# START OF Raw data

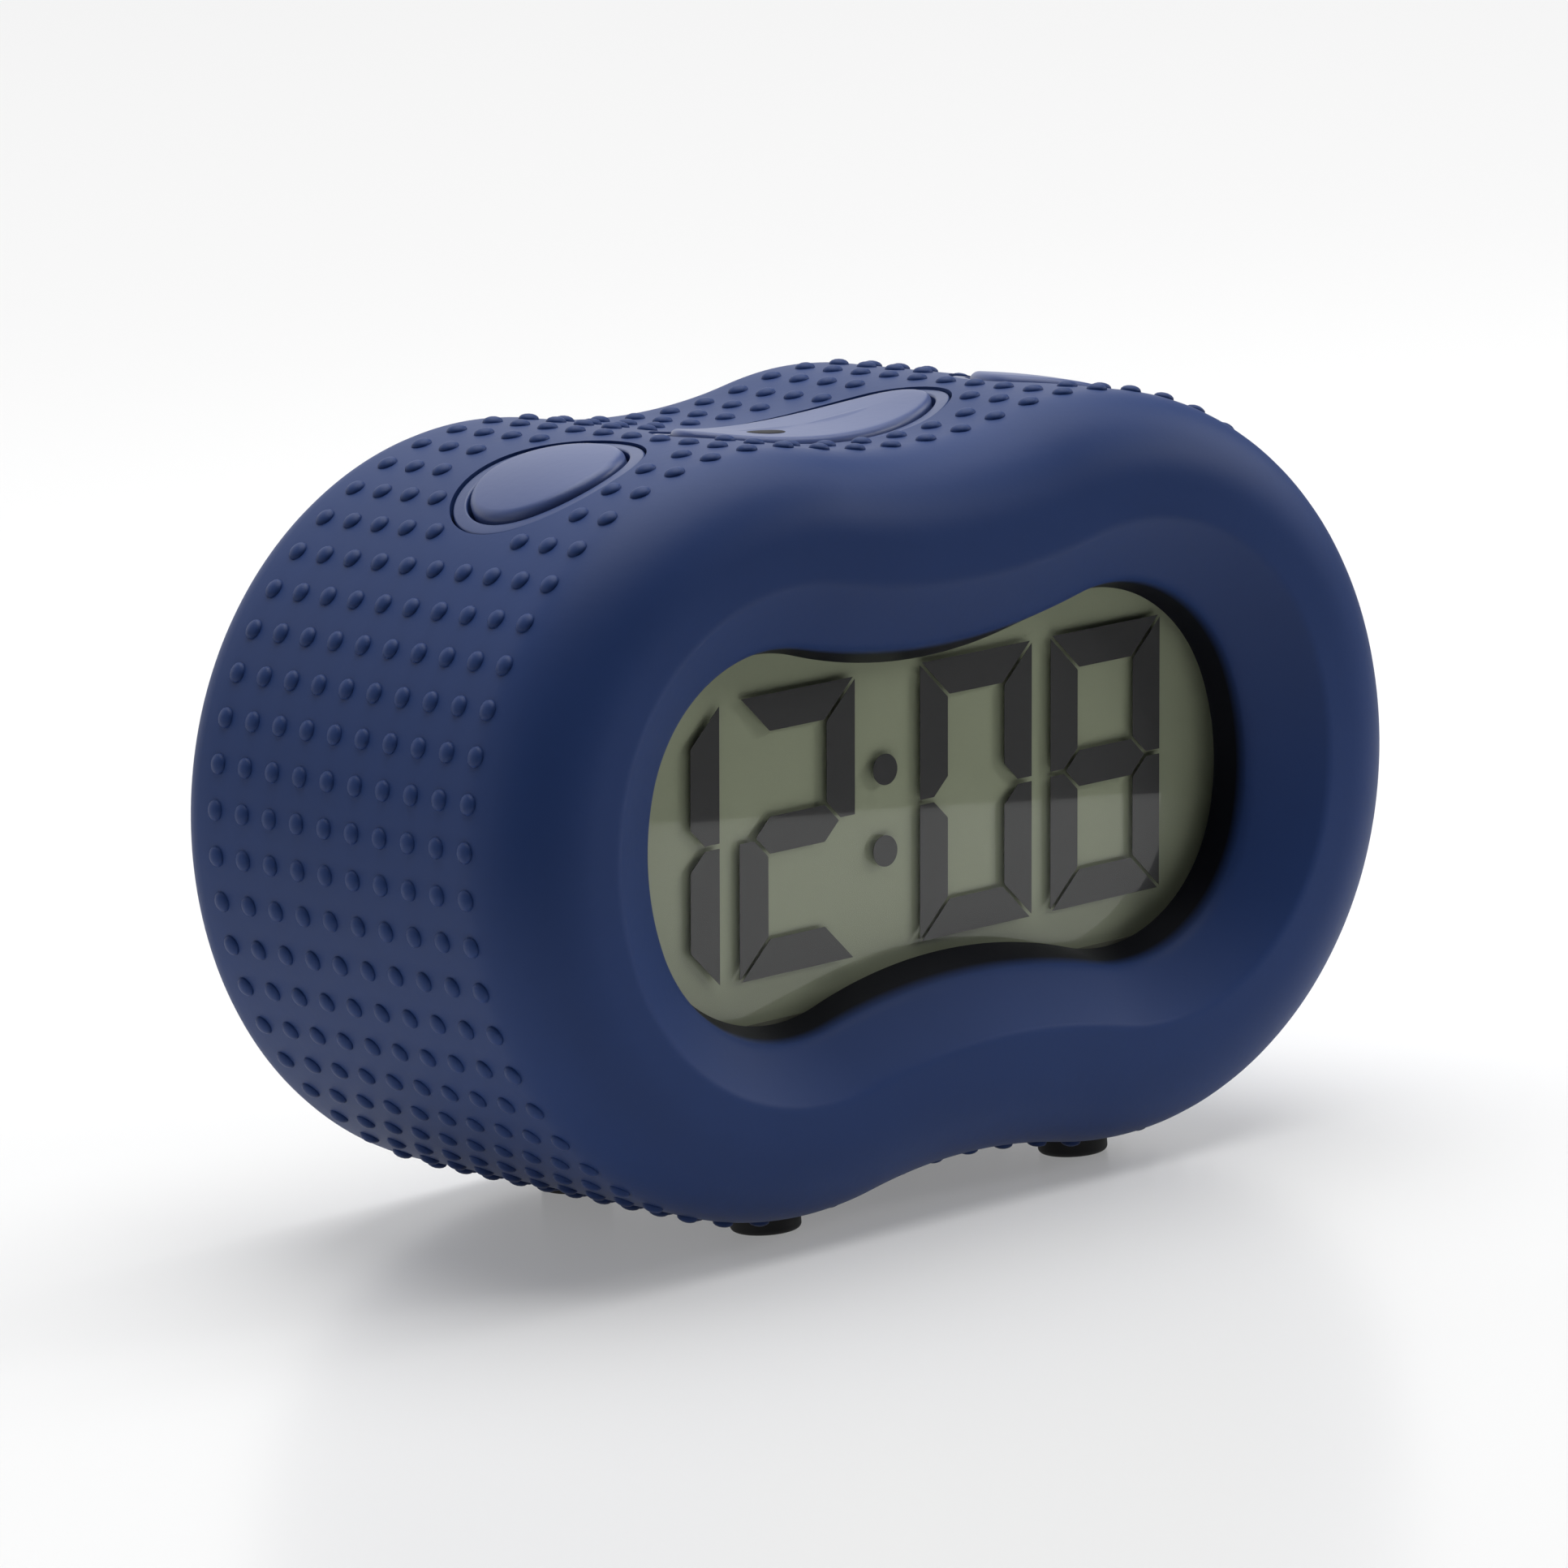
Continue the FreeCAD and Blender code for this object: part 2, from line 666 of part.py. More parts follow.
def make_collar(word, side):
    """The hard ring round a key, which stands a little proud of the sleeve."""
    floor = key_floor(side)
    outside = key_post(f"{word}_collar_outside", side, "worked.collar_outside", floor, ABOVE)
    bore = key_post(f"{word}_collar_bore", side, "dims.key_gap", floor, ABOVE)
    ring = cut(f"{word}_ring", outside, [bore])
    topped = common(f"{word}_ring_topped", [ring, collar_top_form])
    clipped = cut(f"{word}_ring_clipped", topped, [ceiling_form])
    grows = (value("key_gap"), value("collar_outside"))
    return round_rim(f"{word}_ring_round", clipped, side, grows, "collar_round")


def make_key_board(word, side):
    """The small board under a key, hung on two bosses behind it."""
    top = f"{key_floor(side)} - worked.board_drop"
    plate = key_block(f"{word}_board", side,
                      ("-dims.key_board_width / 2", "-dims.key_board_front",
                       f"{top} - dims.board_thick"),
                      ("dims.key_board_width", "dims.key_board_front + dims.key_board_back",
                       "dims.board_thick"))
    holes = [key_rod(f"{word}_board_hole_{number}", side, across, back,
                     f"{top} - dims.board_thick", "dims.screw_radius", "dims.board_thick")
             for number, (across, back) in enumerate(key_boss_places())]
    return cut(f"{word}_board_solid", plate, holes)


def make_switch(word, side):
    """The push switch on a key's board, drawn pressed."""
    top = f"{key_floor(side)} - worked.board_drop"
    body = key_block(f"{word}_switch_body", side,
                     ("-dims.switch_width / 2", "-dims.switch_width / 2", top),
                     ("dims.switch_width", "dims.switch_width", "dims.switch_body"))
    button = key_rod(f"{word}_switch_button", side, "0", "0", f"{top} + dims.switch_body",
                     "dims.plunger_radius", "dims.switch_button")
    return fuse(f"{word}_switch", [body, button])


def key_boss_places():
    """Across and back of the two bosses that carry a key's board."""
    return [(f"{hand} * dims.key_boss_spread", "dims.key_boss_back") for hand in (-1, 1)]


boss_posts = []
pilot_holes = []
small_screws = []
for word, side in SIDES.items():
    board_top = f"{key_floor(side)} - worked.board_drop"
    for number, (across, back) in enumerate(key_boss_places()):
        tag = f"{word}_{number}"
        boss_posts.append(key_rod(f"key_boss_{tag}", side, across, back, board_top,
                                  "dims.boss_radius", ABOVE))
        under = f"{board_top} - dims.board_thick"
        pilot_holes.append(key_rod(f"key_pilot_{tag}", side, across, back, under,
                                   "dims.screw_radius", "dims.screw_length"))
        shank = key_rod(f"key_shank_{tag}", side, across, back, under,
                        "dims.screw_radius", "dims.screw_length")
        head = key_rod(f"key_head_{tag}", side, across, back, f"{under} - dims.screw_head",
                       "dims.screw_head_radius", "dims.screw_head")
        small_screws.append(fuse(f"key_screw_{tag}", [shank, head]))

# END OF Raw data

Objective:
Everything in the listing above should be restated exactly.

Finished exercise:
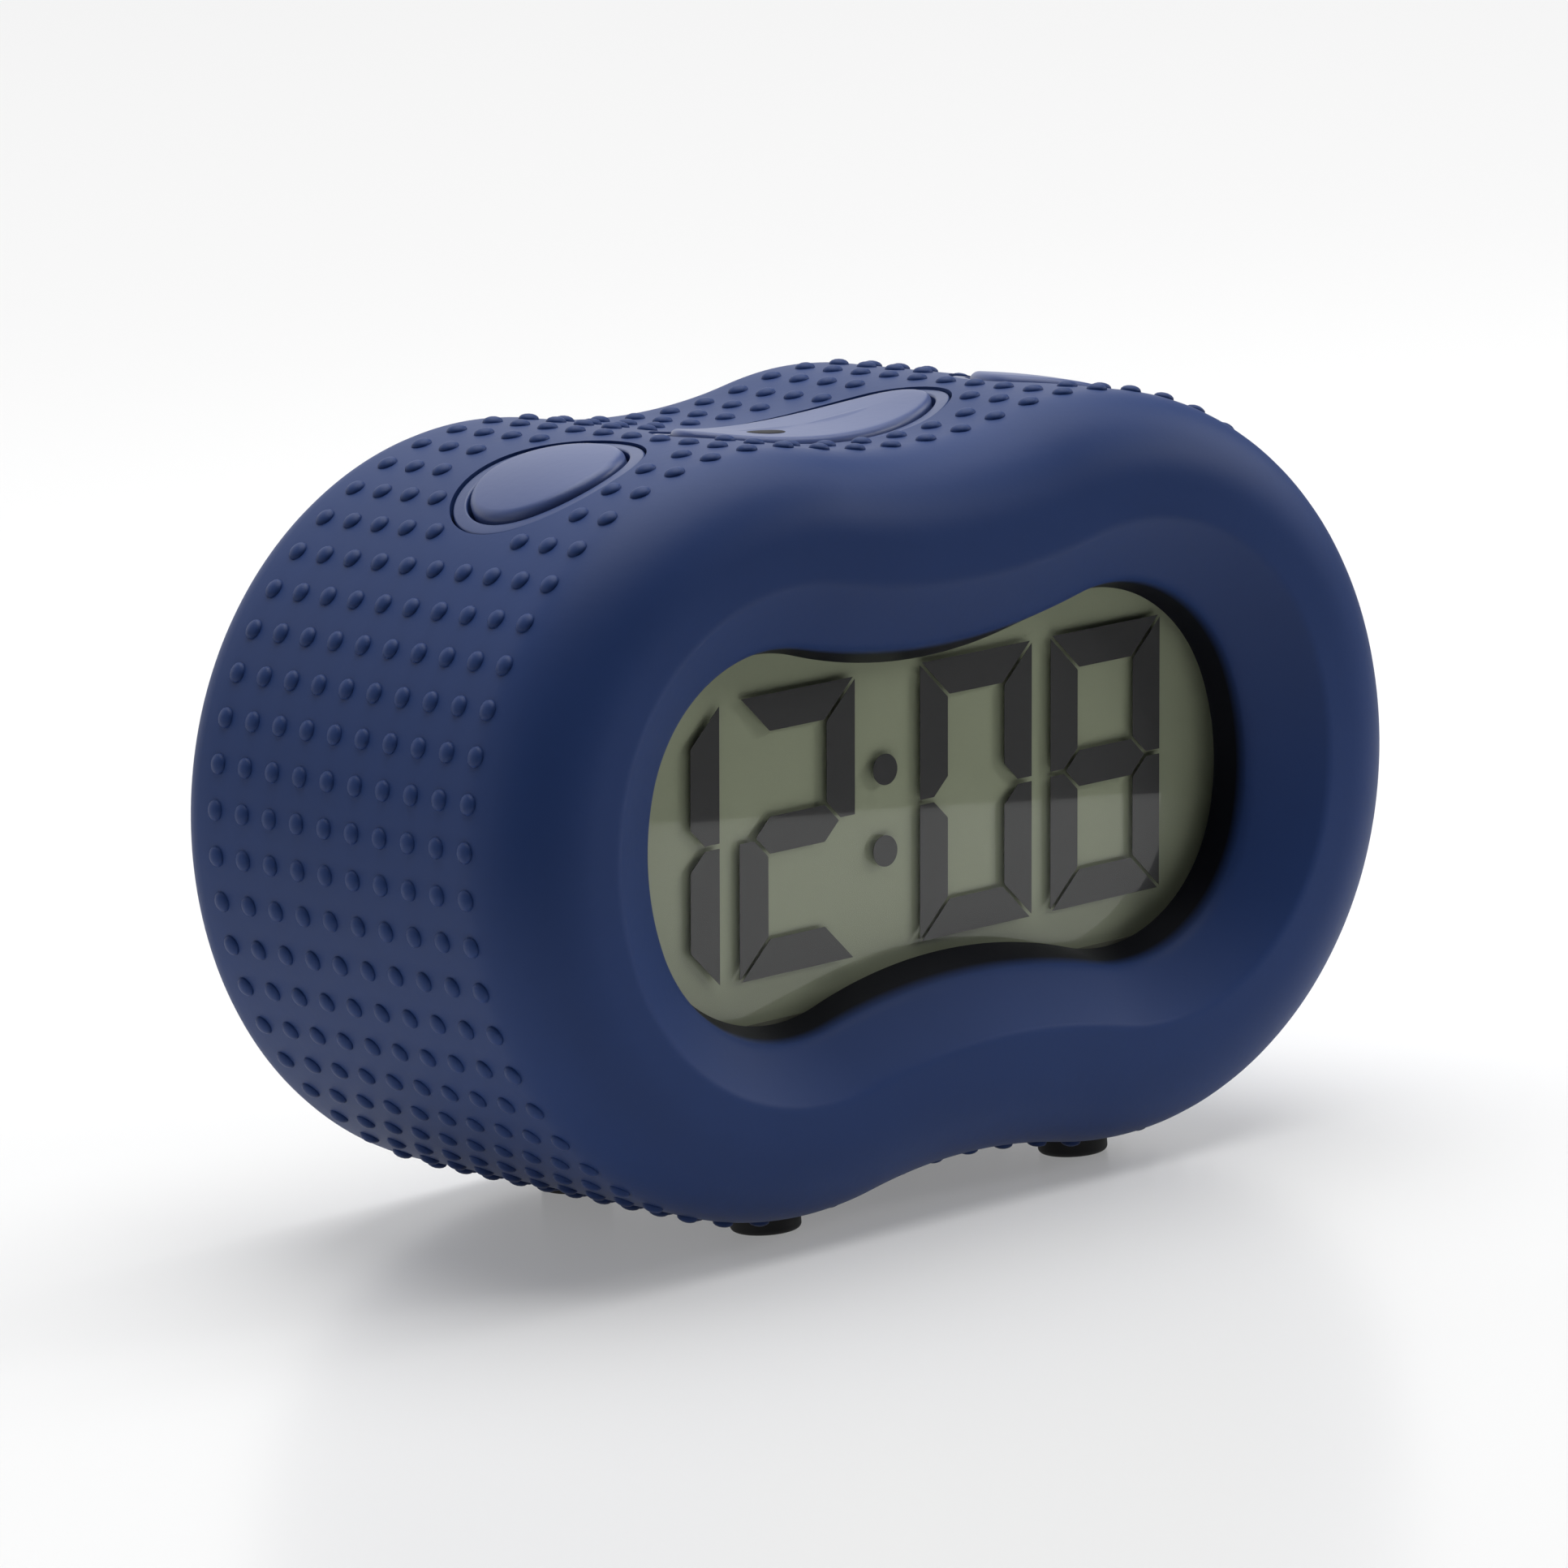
Continue the FreeCAD and Blender code for this object: part 2, from line 666 of part.py. More parts follow.
def make_collar(word, side):
    """The hard ring round a key, which stands a little proud of the sleeve."""
    floor = key_floor(side)
    outside = key_post(f"{word}_collar_outside", side, "worked.collar_outside", floor, ABOVE)
    bore = key_post(f"{word}_collar_bore", side, "dims.key_gap", floor, ABOVE)
    ring = cut(f"{word}_ring", outside, [bore])
    topped = common(f"{word}_ring_topped", [ring, collar_top_form])
    clipped = cut(f"{word}_ring_clipped", topped, [ceiling_form])
    grows = (value("key_gap"), value("collar_outside"))
    return round_rim(f"{word}_ring_round", clipped, side, grows, "collar_round")


def make_key_board(word, side):
    """The small board under a key, hung on two bosses behind it."""
    top = f"{key_floor(side)} - worked.board_drop"
    plate = key_block(f"{word}_board", side,
                      ("-dims.key_board_width / 2", "-dims.key_board_front",
                       f"{top} - dims.board_thick"),
                      ("dims.key_board_width", "dims.key_board_front + dims.key_board_back",
                       "dims.board_thick"))
    holes = [key_rod(f"{word}_board_hole_{number}", side, across, back,
                     f"{top} - dims.board_thick", "dims.screw_radius", "dims.board_thick")
             for number, (across, back) in enumerate(key_boss_places())]
    return cut(f"{word}_board_solid", plate, holes)


def make_switch(word, side):
    """The push switch on a key's board, drawn pressed."""
    top = f"{key_floor(side)} - worked.board_drop"
    body = key_block(f"{word}_switch_body", side,
                     ("-dims.switch_width / 2", "-dims.switch_width / 2", top),
                     ("dims.switch_width", "dims.switch_width", "dims.switch_body"))
    button = key_rod(f"{word}_switch_button", side, "0", "0", f"{top} + dims.switch_body",
                     "dims.plunger_radius", "dims.switch_button")
    return fuse(f"{word}_switch", [body, button])


def key_boss_places():
    """Across and back of the two bosses that carry a key's board."""
    return [(f"{hand} * dims.key_boss_spread", "dims.key_boss_back") for hand in (-1, 1)]


boss_posts = []
pilot_holes = []
small_screws = []
for word, side in SIDES.items():
    board_top = f"{key_floor(side)} - worked.board_drop"
    for number, (across, back) in enumerate(key_boss_places()):
        tag = f"{word}_{number}"
        boss_posts.append(key_rod(f"key_boss_{tag}", side, across, back, board_top,
                                  "dims.boss_radius", ABOVE))
        under = f"{board_top} - dims.board_thick"
        pilot_holes.append(key_rod(f"key_pilot_{tag}", side, across, back, under,
                                   "dims.screw_radius", "dims.screw_length"))
        shank = key_rod(f"key_shank_{tag}", side, across, back, under,
                        "dims.screw_radius", "dims.screw_length")
        head = key_rod(f"key_head_{tag}", side, across, back, f"{under} - dims.screw_head",
                       "dims.screw_head_radius", "dims.screw_head")
        small_screws.append(fuse(f"key_screw_{tag}", [shank, head]))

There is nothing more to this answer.